Corylus spp. (Hazels) zone 5-9 (3-12m) These shrubs can have various forms from twisted corkscrews to regular pyramidal growth and they produce nuts in the fall.

Hamamelis virginiana (Common Witch-hazel) zone 4 (5m). This fall blooming shrub produces yellow flowers about the time other trees are losing their leaves.

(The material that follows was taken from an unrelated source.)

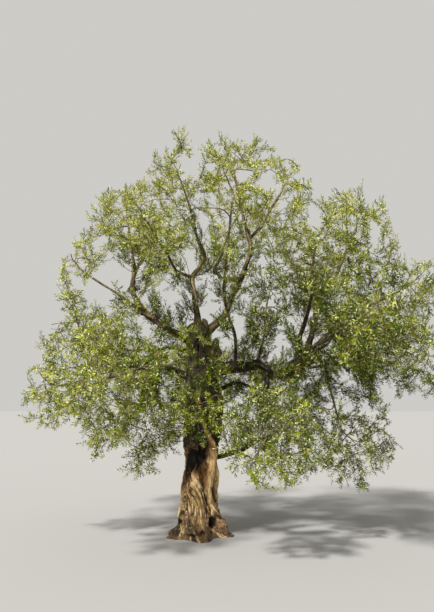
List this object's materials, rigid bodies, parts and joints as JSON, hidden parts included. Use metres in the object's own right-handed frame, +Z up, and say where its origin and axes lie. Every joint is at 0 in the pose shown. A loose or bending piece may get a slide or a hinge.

Or plant the variety that blooms in February / March: Hamamelis mollis Boskoop - Chinese Hazel The best antidote to winter is a planting of Witch Hazels. This genus of five species of upright, spreading shrubs or small trees provides the first big display of color, beginning in late February or early March and continuing for six weeks or more depending on the season (the flower petals sensibly curl up if the temperatures plummet). They need at least four hours of sun.

Hydrangea arborescens 'Annabelle' (Snowhill Hydrangea) zone 2b-9 (1.3m) grows well in deep shade, and bears large trusses of white flowers in August and September.

Kalmia latifolia (Mountain-Laurel) zone 4 (10m) is an evergreen shrub with pink, white or red flowers in mid-June.